(What the task asks): Set down exactly the lines in the records below that run from the line with "The Blender code" to the line with "on the centre panel.", inclusive, and nothing more.

(Data supplied):
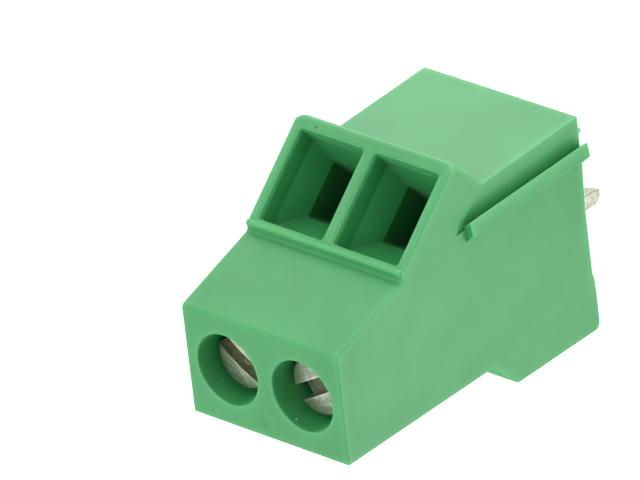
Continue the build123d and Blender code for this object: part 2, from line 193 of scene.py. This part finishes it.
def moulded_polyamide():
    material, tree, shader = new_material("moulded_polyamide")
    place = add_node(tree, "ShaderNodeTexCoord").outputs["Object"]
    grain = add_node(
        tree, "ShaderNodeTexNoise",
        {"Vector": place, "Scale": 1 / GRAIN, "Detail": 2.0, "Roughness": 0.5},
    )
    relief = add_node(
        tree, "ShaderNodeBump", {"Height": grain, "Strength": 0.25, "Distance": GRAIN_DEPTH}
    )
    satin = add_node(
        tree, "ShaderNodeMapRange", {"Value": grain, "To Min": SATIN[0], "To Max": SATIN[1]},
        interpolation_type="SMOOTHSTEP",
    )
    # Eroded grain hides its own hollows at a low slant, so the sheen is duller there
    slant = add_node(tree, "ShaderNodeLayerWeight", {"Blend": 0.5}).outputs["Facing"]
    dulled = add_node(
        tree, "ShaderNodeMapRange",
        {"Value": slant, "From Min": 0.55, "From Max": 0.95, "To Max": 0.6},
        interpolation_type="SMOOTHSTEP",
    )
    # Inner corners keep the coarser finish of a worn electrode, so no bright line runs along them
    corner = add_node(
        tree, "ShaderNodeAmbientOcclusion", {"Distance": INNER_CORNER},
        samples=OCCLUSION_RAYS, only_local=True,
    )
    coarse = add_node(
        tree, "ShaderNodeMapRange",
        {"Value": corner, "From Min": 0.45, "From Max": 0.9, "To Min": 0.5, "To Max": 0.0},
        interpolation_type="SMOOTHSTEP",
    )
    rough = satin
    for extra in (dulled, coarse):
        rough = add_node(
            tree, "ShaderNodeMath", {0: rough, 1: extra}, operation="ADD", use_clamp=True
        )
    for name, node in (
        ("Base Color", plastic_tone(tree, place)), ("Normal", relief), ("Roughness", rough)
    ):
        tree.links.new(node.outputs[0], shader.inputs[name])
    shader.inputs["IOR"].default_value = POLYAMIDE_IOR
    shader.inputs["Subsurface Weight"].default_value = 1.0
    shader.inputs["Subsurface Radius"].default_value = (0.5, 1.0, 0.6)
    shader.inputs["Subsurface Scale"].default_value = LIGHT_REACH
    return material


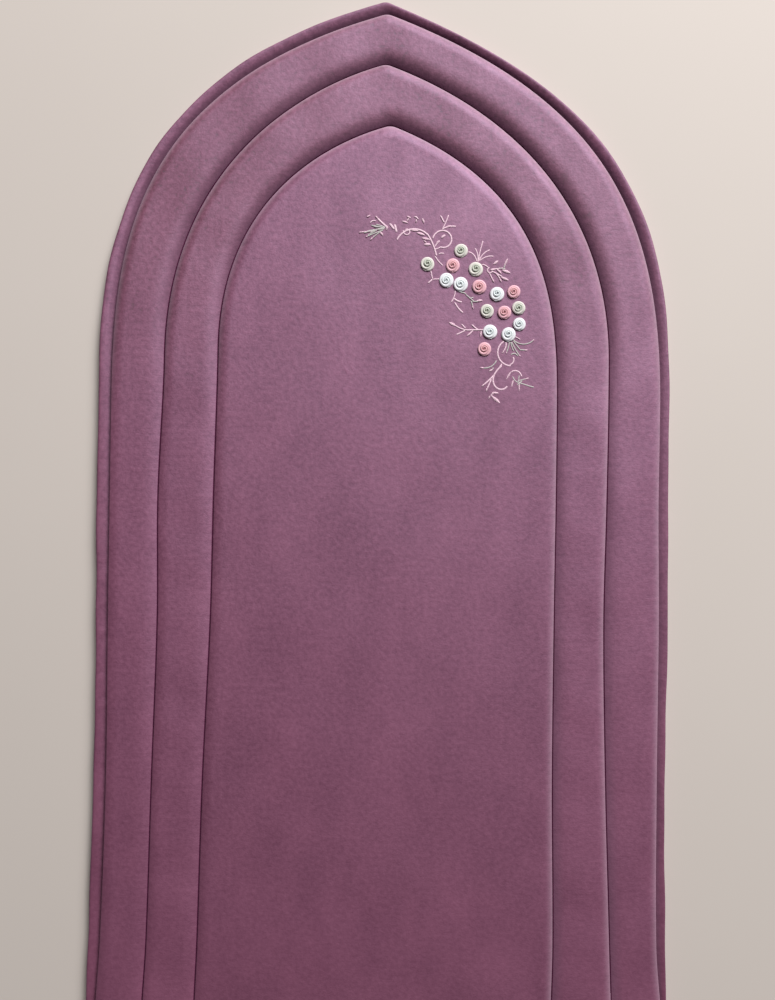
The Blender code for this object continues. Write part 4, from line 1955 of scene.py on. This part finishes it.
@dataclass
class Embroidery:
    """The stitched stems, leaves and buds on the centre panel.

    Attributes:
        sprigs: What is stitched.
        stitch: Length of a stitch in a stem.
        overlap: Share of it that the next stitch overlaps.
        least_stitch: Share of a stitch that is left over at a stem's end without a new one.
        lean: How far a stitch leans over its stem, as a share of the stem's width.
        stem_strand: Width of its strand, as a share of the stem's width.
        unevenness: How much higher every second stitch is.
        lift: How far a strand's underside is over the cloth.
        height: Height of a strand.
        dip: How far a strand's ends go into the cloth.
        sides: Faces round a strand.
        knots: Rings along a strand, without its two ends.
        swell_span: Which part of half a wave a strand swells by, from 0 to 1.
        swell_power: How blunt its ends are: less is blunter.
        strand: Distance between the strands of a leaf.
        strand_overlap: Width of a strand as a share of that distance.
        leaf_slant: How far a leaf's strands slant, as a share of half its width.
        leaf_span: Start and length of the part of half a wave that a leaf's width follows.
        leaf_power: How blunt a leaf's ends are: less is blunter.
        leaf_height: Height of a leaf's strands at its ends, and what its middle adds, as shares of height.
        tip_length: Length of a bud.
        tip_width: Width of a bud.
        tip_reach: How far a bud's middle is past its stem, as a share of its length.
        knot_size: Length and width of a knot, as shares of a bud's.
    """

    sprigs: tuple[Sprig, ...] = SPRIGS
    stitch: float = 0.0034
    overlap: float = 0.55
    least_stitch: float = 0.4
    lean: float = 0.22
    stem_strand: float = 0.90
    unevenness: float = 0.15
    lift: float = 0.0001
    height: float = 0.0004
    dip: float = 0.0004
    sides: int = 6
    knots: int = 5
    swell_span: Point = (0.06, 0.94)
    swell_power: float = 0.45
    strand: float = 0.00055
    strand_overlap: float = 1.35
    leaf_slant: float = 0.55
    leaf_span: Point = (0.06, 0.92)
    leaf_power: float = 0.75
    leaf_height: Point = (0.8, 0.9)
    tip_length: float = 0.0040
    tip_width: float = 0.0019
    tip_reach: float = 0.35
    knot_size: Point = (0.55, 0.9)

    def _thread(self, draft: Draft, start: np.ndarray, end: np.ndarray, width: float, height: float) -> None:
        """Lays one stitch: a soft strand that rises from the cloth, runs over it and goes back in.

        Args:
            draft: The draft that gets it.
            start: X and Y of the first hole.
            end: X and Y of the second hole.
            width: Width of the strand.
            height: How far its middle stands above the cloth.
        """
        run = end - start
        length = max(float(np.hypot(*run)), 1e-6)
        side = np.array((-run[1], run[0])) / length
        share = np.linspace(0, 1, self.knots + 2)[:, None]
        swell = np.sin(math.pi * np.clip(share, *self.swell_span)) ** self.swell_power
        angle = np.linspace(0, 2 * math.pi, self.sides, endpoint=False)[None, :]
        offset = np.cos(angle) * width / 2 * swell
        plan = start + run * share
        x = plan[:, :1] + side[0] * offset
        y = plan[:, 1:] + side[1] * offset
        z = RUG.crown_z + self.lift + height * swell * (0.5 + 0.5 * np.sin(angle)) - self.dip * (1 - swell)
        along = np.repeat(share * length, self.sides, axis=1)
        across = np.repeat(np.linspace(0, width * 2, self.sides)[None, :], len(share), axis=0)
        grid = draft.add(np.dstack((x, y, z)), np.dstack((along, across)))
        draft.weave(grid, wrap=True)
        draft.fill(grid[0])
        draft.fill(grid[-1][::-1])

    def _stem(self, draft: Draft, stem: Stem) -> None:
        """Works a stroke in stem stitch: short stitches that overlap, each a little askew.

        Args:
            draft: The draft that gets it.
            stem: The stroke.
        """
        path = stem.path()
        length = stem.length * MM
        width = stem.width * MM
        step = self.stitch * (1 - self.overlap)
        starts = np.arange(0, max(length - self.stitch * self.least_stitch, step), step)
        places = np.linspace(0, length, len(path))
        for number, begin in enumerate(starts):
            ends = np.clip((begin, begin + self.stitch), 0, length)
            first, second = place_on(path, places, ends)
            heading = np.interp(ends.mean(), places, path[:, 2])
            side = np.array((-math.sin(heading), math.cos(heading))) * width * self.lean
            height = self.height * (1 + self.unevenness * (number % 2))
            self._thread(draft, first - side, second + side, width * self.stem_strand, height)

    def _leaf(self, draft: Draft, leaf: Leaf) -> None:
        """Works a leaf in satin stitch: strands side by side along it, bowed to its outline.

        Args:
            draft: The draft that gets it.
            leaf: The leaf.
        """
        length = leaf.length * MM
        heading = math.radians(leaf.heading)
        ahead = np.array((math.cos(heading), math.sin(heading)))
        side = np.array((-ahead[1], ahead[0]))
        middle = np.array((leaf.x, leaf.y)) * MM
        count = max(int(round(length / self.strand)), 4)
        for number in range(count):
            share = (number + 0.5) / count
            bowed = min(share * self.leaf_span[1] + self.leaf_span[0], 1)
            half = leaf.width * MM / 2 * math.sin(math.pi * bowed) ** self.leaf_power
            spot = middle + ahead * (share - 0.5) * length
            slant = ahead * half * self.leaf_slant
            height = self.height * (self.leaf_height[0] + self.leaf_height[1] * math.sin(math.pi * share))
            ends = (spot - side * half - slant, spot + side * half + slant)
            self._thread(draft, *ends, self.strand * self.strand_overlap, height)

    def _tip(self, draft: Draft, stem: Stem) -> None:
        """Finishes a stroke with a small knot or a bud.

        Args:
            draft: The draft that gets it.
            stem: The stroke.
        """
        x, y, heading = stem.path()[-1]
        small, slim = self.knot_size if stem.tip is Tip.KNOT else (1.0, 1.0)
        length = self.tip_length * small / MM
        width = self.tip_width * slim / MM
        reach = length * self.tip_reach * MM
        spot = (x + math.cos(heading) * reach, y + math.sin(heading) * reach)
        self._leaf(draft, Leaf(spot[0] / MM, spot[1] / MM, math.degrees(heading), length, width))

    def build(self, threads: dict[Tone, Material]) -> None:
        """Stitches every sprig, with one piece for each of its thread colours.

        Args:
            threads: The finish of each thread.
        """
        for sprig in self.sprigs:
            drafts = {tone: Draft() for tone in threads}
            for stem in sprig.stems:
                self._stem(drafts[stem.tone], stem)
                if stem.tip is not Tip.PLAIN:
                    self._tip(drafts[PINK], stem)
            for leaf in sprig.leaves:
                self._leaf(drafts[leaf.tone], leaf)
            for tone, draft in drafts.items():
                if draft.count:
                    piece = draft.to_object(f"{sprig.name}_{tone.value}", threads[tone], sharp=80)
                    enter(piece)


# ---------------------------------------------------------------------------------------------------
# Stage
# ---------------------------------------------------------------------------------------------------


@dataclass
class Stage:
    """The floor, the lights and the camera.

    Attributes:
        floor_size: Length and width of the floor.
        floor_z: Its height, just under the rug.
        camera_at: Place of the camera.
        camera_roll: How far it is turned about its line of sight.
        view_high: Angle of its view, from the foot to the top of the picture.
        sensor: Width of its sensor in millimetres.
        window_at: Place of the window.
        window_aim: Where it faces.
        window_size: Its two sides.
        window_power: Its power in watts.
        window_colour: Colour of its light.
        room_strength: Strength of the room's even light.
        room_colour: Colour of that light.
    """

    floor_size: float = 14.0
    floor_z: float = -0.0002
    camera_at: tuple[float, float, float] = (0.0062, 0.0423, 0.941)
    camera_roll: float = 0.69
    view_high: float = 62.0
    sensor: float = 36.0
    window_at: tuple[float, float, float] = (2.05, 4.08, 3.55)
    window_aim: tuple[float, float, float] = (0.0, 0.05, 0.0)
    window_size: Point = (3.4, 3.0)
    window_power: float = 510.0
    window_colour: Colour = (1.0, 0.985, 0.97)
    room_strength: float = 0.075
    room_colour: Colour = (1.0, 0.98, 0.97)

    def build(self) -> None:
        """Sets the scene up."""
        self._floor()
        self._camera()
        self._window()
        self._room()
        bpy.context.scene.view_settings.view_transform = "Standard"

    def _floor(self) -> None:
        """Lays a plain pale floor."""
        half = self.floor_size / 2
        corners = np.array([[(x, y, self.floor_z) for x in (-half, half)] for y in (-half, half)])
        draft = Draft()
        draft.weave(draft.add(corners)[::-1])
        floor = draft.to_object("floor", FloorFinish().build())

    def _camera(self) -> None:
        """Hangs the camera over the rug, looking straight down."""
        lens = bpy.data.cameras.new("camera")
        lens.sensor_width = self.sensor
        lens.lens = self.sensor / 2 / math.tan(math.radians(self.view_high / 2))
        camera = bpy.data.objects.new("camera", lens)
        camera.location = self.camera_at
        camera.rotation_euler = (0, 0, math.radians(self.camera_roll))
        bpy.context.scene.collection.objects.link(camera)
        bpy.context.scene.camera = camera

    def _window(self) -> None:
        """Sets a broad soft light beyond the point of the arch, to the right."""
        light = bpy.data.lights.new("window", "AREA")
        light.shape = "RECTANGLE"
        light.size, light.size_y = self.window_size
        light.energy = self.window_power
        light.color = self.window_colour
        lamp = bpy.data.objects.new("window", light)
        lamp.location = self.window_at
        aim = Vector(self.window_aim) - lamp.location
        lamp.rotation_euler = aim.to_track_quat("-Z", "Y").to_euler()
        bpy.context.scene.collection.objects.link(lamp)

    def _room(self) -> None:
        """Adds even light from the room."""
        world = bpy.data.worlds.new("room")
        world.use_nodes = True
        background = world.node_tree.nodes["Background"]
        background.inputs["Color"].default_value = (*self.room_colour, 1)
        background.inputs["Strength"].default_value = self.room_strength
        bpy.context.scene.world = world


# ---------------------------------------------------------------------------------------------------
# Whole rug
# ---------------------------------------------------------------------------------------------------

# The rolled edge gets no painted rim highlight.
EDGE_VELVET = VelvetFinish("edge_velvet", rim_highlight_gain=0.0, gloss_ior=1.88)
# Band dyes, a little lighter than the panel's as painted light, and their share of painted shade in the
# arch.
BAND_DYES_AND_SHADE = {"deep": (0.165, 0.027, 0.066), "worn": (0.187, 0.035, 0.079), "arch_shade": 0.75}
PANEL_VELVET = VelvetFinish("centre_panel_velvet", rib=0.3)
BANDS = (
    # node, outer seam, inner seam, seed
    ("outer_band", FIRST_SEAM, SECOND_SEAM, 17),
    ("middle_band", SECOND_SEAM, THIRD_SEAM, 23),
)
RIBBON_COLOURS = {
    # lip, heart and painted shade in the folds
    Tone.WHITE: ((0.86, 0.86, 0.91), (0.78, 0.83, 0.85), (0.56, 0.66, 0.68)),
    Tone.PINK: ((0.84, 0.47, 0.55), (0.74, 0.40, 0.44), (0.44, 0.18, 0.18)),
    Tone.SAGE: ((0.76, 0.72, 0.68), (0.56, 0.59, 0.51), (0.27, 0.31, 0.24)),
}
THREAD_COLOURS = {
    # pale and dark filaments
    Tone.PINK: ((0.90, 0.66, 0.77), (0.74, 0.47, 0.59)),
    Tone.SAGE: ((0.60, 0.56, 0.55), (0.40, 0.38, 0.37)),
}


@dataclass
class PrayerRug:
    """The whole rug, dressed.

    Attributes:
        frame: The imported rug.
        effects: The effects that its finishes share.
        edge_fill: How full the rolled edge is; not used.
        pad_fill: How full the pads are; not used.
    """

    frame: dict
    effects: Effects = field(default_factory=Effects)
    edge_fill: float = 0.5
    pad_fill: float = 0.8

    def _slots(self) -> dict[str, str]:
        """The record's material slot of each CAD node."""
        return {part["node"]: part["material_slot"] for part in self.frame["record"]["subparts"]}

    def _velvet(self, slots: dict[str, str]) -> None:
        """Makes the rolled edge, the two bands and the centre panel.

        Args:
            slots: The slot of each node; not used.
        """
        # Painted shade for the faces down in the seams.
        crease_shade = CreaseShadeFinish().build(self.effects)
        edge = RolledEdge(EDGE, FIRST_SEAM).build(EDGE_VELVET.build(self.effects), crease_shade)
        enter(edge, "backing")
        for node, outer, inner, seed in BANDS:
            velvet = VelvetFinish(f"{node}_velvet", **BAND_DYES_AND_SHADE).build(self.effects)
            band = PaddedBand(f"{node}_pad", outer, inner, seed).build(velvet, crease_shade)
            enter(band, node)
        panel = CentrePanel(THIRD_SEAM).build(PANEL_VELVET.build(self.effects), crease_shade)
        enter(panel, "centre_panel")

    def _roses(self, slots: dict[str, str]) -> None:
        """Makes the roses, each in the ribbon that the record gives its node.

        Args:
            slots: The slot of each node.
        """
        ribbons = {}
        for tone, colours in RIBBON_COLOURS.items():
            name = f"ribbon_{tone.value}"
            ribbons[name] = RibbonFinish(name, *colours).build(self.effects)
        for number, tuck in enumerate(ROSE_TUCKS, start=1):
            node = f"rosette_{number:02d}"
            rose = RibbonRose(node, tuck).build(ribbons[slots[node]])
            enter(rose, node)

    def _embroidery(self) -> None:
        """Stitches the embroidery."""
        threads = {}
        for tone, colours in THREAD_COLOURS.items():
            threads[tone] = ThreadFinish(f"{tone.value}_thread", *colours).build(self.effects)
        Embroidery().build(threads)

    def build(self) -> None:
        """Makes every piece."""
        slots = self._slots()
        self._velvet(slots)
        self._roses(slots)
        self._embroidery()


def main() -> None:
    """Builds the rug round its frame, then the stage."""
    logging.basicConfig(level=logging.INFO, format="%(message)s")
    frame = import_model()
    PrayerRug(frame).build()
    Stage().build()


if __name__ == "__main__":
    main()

(Answer to this task):
The Blender code for this object continues. Write part 4, from line 1955 of scene.py on. This part finishes it.
@dataclass
class Embroidery:
    """The stitched stems, leaves and buds on the centre panel.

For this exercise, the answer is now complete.